**DATA LINES**
__________________________________________________

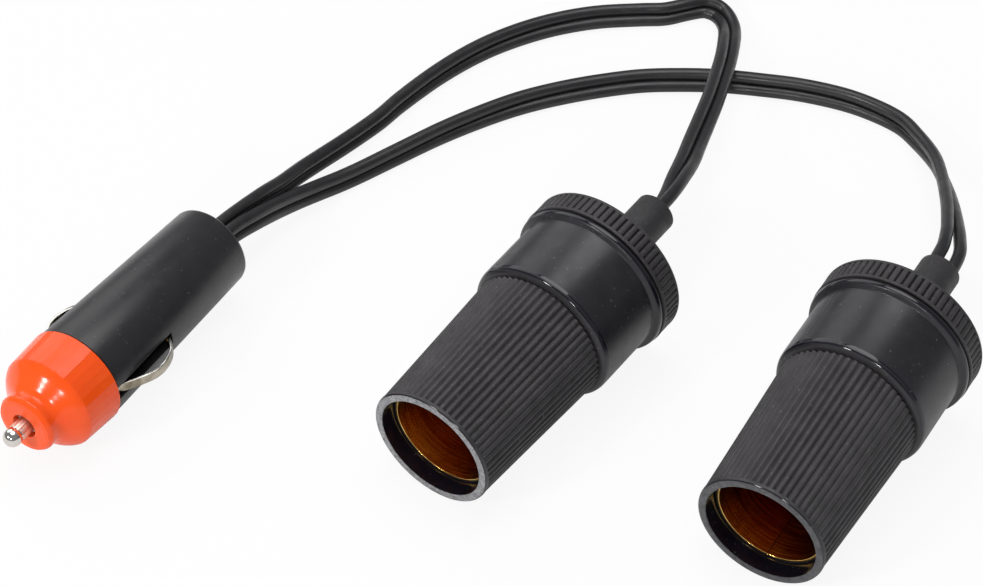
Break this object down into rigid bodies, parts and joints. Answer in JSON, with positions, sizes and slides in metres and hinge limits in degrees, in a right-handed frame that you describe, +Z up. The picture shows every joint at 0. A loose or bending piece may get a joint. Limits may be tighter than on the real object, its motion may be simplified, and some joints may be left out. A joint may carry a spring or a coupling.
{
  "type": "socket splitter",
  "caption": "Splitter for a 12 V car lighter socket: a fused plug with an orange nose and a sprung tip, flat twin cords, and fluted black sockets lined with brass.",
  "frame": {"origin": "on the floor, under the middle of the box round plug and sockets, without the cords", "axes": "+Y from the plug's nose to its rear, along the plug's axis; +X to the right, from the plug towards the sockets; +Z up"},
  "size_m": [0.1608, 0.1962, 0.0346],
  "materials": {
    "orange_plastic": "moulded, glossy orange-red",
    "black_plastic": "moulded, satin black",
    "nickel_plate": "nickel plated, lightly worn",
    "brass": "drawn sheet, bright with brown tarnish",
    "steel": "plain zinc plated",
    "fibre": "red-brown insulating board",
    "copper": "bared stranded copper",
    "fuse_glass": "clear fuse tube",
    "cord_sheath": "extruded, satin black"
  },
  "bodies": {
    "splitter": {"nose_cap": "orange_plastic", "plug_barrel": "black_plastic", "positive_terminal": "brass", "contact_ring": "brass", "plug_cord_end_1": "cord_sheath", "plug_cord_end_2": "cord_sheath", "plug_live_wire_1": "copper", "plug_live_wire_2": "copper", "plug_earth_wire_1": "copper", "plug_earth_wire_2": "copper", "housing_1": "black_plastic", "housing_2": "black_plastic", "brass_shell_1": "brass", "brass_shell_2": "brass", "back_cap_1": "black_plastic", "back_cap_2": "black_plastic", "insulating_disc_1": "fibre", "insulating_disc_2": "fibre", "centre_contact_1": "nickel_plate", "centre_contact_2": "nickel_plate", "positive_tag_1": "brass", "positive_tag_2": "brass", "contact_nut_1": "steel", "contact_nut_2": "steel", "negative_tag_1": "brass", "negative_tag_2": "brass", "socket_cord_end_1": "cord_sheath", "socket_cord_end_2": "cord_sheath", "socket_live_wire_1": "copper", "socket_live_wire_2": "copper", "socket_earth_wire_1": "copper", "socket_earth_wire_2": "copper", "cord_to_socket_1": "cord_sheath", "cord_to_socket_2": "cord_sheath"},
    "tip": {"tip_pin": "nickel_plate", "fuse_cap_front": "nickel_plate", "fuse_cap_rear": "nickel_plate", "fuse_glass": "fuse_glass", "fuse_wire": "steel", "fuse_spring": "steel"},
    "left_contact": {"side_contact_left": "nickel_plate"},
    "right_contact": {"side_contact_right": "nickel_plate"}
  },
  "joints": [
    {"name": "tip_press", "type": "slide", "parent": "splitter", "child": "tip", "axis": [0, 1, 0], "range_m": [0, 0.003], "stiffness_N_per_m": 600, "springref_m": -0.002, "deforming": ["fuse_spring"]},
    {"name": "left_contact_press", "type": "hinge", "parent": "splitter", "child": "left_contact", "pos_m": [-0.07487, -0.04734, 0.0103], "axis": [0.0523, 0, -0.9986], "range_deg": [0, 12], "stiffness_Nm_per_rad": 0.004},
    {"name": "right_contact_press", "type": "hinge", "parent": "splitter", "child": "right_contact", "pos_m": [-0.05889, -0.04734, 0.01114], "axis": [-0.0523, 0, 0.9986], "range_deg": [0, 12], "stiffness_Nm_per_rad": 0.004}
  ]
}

__________________________________________________

**DIRECTIONS FOR THIS TASK**
Write down every line of the data exactly as it appears above.

**ANSWER FOR THE TASK**
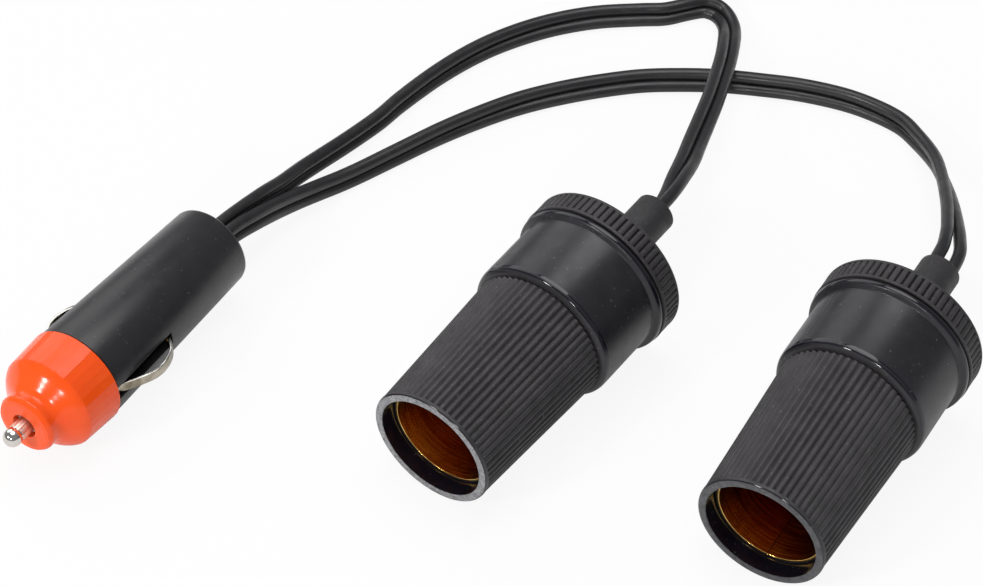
Break this object down into rigid bodies, parts and joints. Answer in JSON, with positions, sizes and slides in metres and hinge limits in degrees, in a right-handed frame that you describe, +Z up. The picture shows every joint at 0. A loose or bending piece may get a joint. Limits may be tighter than on the real object, its motion may be simplified, and some joints may be left out. A joint may carry a spring or a coupling.
{
  "type": "socket splitter",
  "caption": "Splitter for a 12 V car lighter socket: a fused plug with an orange nose and a sprung tip, flat twin cords, and fluted black sockets lined with brass.",
  "frame": {"origin": "on the floor, under the middle of the box round plug and sockets, without the cords", "axes": "+Y from the plug's nose to its rear, along the plug's axis; +X to the right, from the plug towards the sockets; +Z up"},
  "size_m": [0.1608, 0.1962, 0.0346],
  "materials": {
    "orange_plastic": "moulded, glossy orange-red",
    "black_plastic": "moulded, satin black",
    "nickel_plate": "nickel plated, lightly worn",
    "brass": "drawn sheet, bright with brown tarnish",
    "steel": "plain zinc plated",
    "fibre": "red-brown insulating board",
    "copper": "bared stranded copper",
    "fuse_glass": "clear fuse tube",
    "cord_sheath": "extruded, satin black"
  },
  "bodies": {
    "splitter": {"nose_cap": "orange_plastic", "plug_barrel": "black_plastic", "positive_terminal": "brass", "contact_ring": "brass", "plug_cord_end_1": "cord_sheath", "plug_cord_end_2": "cord_sheath", "plug_live_wire_1": "copper", "plug_live_wire_2": "copper", "plug_earth_wire_1": "copper", "plug_earth_wire_2": "copper", "housing_1": "black_plastic", "housing_2": "black_plastic", "brass_shell_1": "brass", "brass_shell_2": "brass", "back_cap_1": "black_plastic", "back_cap_2": "black_plastic", "insulating_disc_1": "fibre", "insulating_disc_2": "fibre", "centre_contact_1": "nickel_plate", "centre_contact_2": "nickel_plate", "positive_tag_1": "brass", "positive_tag_2": "brass", "contact_nut_1": "steel", "contact_nut_2": "steel", "negative_tag_1": "brass", "negative_tag_2": "brass", "socket_cord_end_1": "cord_sheath", "socket_cord_end_2": "cord_sheath", "socket_live_wire_1": "copper", "socket_live_wire_2": "copper", "socket_earth_wire_1": "copper", "socket_earth_wire_2": "copper", "cord_to_socket_1": "cord_sheath", "cord_to_socket_2": "cord_sheath"},
    "tip": {"tip_pin": "nickel_plate", "fuse_cap_front": "nickel_plate", "fuse_cap_rear": "nickel_plate", "fuse_glass": "fuse_glass", "fuse_wire": "steel", "fuse_spring": "steel"},
    "left_contact": {"side_contact_left": "nickel_plate"},
    "right_contact": {"side_contact_right": "nickel_plate"}
  },
  "joints": [
    {"name": "tip_press", "type": "slide", "parent": "splitter", "child": "tip", "axis": [0, 1, 0], "range_m": [0, 0.003], "stiffness_N_per_m": 600, "springref_m": -0.002, "deforming": ["fuse_spring"]},
    {"name": "left_contact_press", "type": "hinge", "parent": "splitter", "child": "left_contact", "pos_m": [-0.07487, -0.04734, 0.0103], "axis": [0.0523, 0, -0.9986], "range_deg": [0, 12], "stiffness_Nm_per_rad": 0.004},
    {"name": "right_contact_press", "type": "hinge", "parent": "splitter", "child": "right_contact", "pos_m": [-0.05889, -0.04734, 0.01114], "axis": [-0.0523, 0, 0.9986], "range_deg": [0, 12], "stiffness_Nm_per_rad": 0.004}
  ]
}